*Prompt:* Copy out, from the entries below, each line holding the string "that".

*Supplied material:*
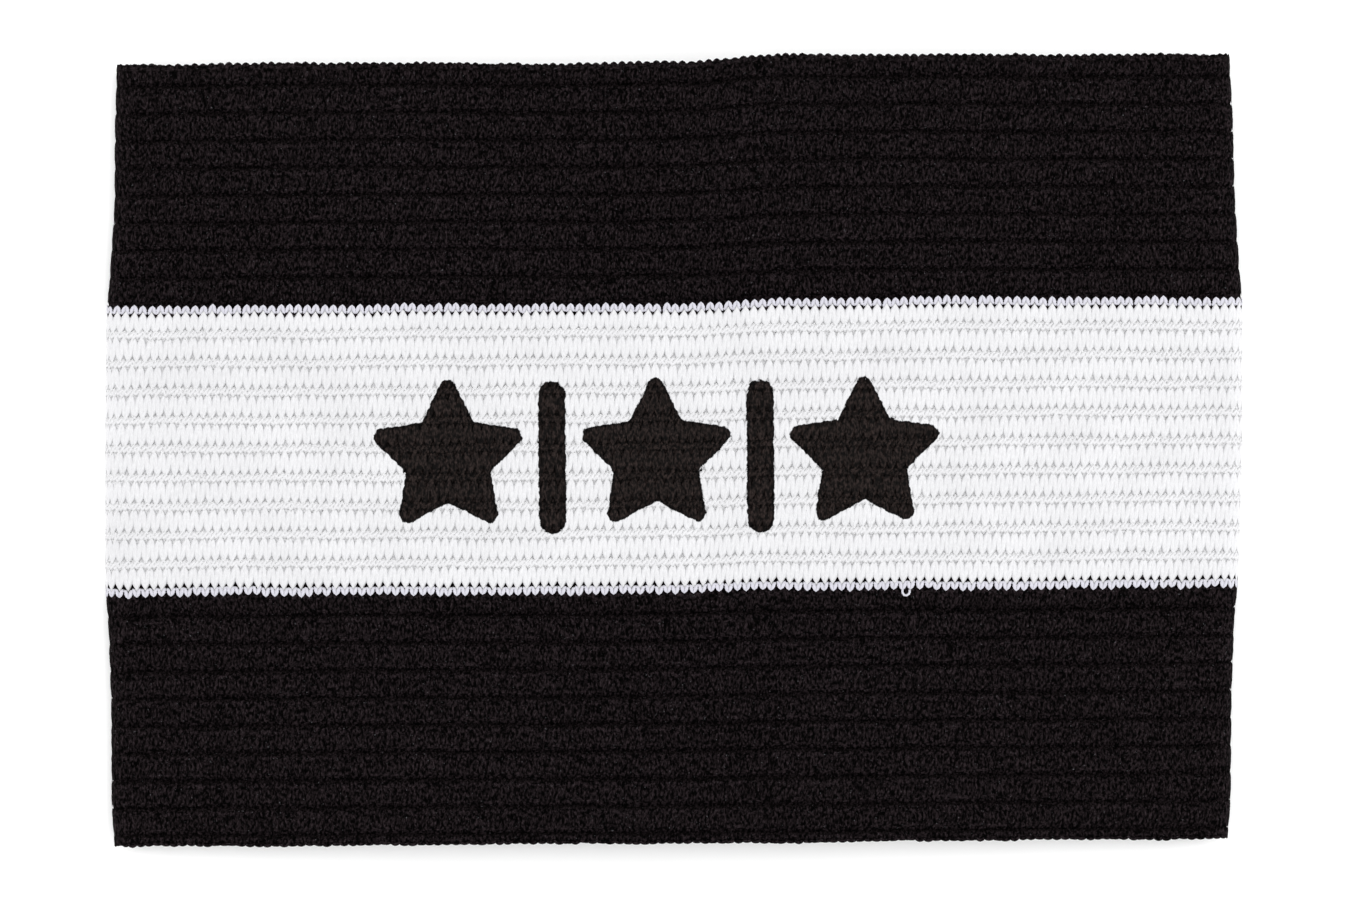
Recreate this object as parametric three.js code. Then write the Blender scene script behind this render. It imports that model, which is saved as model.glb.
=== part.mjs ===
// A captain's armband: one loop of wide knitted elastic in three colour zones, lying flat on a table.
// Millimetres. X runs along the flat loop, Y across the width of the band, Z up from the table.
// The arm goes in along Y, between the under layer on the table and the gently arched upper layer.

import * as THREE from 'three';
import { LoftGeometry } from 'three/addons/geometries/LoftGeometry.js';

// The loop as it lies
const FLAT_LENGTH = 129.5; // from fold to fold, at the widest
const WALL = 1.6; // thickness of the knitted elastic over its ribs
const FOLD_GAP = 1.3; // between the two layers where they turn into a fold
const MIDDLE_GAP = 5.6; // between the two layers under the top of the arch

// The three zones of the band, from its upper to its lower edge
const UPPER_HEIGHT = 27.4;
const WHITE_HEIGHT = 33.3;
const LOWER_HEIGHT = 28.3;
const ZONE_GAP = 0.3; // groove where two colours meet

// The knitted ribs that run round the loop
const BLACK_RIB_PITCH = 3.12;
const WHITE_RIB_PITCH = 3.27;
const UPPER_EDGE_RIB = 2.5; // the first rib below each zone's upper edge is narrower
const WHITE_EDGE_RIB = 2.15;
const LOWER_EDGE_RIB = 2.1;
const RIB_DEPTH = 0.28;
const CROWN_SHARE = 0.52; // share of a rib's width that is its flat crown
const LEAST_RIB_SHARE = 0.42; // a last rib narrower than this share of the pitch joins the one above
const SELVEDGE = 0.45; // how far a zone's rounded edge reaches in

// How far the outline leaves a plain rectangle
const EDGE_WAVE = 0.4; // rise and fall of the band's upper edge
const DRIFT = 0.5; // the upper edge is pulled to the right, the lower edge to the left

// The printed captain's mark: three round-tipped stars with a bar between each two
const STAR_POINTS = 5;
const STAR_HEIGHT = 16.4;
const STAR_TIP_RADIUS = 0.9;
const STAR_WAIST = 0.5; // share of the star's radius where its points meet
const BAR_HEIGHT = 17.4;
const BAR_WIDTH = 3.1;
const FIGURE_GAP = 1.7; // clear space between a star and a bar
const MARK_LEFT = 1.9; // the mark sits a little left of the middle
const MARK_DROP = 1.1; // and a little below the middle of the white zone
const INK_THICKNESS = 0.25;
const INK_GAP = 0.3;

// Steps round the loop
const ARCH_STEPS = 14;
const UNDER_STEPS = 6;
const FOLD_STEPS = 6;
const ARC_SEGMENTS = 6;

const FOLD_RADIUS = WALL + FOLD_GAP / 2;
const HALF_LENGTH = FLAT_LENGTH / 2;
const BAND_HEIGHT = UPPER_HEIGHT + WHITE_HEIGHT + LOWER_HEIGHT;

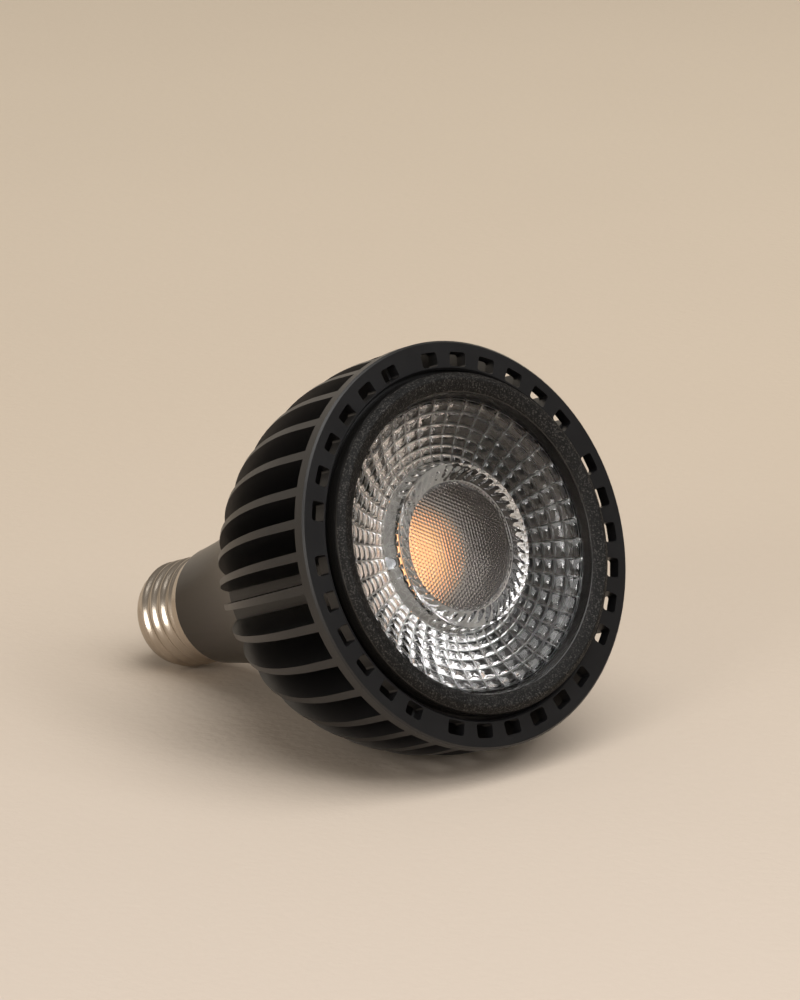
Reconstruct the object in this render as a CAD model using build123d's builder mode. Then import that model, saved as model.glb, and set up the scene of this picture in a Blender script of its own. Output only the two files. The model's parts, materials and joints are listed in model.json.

*Full output:*
Recreate this object as parametric three.js code. Then write the Blender scene script behind this render. It imports that model, which is saved as model.glb.
// The knitted ribs that run round the loop
const CROWN_SHARE = 0.52; // share of a rib's width that is its flat crown
Reconstruct the object in this render as a CAD model using build123d's builder mode. Then import that model, saved as model.glb, and set up the scene of this picture in a Blender script of its own. Output only the two files. The model's parts, materials and joints are listed in model.json.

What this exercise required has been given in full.